The question is: how does a win? And if a wins, is it possible to make c the condorcet winner without putting c above a? (in IRV-prime, it's impossible to fulfill both premises; either a doesn't win, or c cannot be made a condorcet winner)

It's like starting with "suppose the tree exists and the tree doesn't exist" - you can make a lot of faulty theorems by starting with premises that cannot all be satisfied.

By the way, thank you so much Kristomun for the discussion & for your time, very much appreciated!

--Marcosb (talk) 16:41, 4 August 2021 (UTC)

Arrow/IIA

As I understand it, the reference to satisfying Arrow's theorem is meant to imply that the method satisfies IIA. But I don't think that's possible.

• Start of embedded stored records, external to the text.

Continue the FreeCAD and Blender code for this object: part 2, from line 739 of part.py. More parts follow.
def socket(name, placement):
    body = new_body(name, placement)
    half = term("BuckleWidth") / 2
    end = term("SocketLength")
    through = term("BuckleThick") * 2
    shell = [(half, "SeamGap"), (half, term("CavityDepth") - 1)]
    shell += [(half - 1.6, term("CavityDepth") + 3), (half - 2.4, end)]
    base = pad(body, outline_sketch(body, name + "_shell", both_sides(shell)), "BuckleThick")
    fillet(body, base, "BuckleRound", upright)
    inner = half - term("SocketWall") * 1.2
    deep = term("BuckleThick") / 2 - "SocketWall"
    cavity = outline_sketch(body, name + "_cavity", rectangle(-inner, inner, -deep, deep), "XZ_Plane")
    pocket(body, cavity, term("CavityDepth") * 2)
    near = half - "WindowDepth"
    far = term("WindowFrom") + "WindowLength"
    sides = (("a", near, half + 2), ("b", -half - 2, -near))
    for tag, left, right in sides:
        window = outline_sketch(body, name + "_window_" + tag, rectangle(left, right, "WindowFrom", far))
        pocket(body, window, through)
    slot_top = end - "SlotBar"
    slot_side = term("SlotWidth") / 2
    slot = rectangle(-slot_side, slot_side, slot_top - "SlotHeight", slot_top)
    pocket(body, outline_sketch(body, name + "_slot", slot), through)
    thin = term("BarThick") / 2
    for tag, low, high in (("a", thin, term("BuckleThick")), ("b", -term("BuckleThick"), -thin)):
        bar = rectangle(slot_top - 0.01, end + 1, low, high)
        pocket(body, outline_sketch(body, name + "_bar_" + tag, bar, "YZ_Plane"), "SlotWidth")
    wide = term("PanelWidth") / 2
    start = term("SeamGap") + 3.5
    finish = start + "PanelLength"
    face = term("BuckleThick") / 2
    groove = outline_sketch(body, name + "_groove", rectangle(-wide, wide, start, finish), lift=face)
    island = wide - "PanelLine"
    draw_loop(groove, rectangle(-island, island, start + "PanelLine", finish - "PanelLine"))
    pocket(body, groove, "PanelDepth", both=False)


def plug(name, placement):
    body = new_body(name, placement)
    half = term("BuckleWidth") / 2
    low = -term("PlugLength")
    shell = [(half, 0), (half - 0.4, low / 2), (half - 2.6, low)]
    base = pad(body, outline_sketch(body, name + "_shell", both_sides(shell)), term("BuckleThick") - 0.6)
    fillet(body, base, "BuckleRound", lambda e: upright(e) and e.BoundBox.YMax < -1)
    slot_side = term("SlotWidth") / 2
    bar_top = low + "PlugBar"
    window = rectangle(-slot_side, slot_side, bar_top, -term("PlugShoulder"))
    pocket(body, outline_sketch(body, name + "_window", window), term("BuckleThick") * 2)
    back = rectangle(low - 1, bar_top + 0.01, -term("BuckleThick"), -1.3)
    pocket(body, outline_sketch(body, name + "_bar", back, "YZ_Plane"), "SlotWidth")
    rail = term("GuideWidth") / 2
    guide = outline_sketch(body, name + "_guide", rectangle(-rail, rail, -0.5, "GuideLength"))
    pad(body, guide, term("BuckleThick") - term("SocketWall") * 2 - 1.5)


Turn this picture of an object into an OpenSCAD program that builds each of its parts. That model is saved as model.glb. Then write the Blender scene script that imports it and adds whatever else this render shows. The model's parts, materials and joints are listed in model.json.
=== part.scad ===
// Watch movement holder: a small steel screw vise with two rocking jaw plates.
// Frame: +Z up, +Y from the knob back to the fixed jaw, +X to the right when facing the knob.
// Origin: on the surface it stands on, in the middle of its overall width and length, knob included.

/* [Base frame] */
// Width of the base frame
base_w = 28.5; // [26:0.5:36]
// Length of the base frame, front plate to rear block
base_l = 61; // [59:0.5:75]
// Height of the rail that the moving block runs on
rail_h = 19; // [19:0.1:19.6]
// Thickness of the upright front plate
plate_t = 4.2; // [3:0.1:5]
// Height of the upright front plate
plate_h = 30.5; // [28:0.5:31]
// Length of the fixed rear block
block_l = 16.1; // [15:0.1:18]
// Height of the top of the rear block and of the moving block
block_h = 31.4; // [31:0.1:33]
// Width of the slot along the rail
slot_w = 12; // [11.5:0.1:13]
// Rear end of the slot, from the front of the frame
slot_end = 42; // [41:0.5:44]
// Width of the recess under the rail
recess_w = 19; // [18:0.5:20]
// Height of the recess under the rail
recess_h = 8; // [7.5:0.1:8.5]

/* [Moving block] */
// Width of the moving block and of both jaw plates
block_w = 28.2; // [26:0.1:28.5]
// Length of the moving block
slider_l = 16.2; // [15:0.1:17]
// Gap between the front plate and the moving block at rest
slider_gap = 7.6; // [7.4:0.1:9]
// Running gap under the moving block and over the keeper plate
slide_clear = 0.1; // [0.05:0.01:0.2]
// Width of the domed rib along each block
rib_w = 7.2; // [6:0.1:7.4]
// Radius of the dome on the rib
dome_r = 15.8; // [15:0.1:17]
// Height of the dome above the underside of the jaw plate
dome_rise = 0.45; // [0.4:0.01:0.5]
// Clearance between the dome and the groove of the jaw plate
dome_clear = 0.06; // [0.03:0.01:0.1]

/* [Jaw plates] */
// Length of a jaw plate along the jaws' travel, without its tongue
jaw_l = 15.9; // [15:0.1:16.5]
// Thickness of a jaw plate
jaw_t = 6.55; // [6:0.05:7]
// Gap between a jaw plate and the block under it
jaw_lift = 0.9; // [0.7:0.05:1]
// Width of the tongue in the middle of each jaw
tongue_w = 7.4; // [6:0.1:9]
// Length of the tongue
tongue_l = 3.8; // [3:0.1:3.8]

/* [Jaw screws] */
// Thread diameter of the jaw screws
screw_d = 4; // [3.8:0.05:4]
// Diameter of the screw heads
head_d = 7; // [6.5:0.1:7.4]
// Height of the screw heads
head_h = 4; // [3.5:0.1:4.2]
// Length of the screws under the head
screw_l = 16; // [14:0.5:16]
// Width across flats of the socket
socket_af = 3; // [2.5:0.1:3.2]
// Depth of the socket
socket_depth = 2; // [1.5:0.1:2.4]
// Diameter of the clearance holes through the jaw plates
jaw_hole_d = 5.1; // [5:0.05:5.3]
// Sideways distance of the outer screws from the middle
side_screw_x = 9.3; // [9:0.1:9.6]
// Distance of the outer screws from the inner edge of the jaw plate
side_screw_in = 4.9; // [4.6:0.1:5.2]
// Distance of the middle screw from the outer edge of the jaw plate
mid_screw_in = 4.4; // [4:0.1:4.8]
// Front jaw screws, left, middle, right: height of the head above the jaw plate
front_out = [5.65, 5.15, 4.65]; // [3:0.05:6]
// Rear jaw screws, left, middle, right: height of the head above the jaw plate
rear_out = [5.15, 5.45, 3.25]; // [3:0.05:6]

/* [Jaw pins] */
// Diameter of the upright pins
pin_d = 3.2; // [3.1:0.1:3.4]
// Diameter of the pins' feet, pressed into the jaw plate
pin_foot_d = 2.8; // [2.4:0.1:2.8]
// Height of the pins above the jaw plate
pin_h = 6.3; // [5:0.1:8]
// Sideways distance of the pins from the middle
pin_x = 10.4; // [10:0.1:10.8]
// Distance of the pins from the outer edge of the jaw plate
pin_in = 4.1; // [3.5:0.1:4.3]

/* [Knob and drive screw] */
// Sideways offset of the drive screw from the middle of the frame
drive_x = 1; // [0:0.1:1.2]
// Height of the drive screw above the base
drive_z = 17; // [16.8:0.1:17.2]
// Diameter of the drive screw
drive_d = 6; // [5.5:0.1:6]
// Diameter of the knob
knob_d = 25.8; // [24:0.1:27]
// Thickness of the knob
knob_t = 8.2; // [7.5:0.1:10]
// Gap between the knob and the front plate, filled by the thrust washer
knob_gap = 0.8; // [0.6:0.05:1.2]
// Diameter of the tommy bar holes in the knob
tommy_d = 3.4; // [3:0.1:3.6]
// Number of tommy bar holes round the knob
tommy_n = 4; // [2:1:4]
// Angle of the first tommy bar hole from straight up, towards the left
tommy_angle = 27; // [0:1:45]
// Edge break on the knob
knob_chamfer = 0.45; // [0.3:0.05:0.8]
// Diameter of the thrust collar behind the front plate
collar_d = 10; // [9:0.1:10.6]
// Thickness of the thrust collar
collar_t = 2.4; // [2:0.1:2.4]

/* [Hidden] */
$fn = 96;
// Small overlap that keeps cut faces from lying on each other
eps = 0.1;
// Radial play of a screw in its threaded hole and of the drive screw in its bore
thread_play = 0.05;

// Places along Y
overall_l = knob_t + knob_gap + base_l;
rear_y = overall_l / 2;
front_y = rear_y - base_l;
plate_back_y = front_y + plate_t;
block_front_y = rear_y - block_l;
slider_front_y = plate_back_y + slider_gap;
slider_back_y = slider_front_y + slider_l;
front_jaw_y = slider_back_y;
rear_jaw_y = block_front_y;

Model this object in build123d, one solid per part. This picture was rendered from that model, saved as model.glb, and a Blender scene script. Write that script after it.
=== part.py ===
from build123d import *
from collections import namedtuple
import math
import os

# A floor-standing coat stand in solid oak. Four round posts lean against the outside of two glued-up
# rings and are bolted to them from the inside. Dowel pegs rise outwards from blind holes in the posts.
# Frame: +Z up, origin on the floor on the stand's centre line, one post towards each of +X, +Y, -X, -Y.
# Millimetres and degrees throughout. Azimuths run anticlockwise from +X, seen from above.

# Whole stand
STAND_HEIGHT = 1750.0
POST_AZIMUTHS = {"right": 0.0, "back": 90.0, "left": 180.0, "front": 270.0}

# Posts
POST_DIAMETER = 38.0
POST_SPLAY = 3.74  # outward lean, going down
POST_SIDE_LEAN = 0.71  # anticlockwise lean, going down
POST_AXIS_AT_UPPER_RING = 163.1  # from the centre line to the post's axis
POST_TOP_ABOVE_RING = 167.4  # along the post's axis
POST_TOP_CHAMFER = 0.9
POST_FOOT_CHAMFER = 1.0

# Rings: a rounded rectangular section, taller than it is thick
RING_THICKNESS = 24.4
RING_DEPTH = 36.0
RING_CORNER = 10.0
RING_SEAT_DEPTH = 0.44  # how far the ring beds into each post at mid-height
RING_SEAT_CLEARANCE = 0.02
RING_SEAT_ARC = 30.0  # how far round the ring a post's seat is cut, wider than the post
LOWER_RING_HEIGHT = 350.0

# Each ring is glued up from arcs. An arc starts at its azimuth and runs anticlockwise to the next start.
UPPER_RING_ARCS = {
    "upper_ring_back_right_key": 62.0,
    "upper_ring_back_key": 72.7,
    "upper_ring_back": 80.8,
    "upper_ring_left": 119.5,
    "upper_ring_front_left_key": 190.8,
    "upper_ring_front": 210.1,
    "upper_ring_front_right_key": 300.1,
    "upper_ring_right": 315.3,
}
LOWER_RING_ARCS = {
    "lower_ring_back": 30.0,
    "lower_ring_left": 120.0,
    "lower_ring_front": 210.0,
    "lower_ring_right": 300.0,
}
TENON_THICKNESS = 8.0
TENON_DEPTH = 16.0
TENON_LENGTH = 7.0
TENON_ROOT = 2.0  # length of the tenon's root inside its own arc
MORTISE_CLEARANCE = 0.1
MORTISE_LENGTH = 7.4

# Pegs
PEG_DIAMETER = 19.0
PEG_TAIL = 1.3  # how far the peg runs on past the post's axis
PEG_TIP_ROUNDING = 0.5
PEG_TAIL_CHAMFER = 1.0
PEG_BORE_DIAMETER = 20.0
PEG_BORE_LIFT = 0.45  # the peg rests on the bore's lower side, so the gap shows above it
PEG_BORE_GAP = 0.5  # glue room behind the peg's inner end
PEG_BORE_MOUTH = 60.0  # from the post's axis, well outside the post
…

In a Condorcet cycle like this:

35: A>B>C
30: B>C>A
25: C>A>B

Who wins in IRV Prime? If it's A, then eliminating B (irrelevant candidate) should make C win by majority rule. If it's B, then eliminating C makes A win; and if it's C, then eliminating A makes B win. I may be missing something, though! :-) Kristomun (talk) 22:22, 31 July 2021 (UTC)

Running through the IRV-Prime steps, first we do classic IRV, which eliminates C & finds winners={A}:

A: 60
B: 30

We now see if any candidate can win against A (we know B can't), i.e. WinnersPrime={C}:

C: 55
A: 35

And as such C is the winner in IRV-Prime; this is a classic case of A=Rock, B=Scissors, C=Paper; if I phrase it to you as "suppose B & C voters were to go up against A: which candidate should they stand behind?" then it becomes clear what IRV prime is trying to do (i.e. higher preferences of a candidate that can win)

--Marcosb (talk) 22:39, 3 August 2021 (UTC)

In that case, if C is the winner and IRV Prime is majority rule in the two-candidate case, eliminating A (an irrelevant candidate) will make B win, which is a violation of IIA. Kristomun (talk) 09:17, 4 August 2021 (UTC)

You're correct, thanks for that example. It does not fulfill IIA: (sorry I'm still learning this stuff)

 if one candidate (X) would win an election, and if a new candidate (Y) were added to the ballot, then either X or Y would win the election.

But if you look at the ballots, this actually makes sense from a social representation perspective:

35: B>C
30: B>C
25: C>B

B best represents the population.

However, when A enters the race, B no longer has the votes to win, so their voters must now compromise. By definition it's still a "spoiler candidate", but it's the opposite effect: in plurality, a spoiler results in a candidate that could win to lose (by vote splitting); in IRV-Prime, it causes votes for a candidate that was going to lose to shift to those voters' next favorite.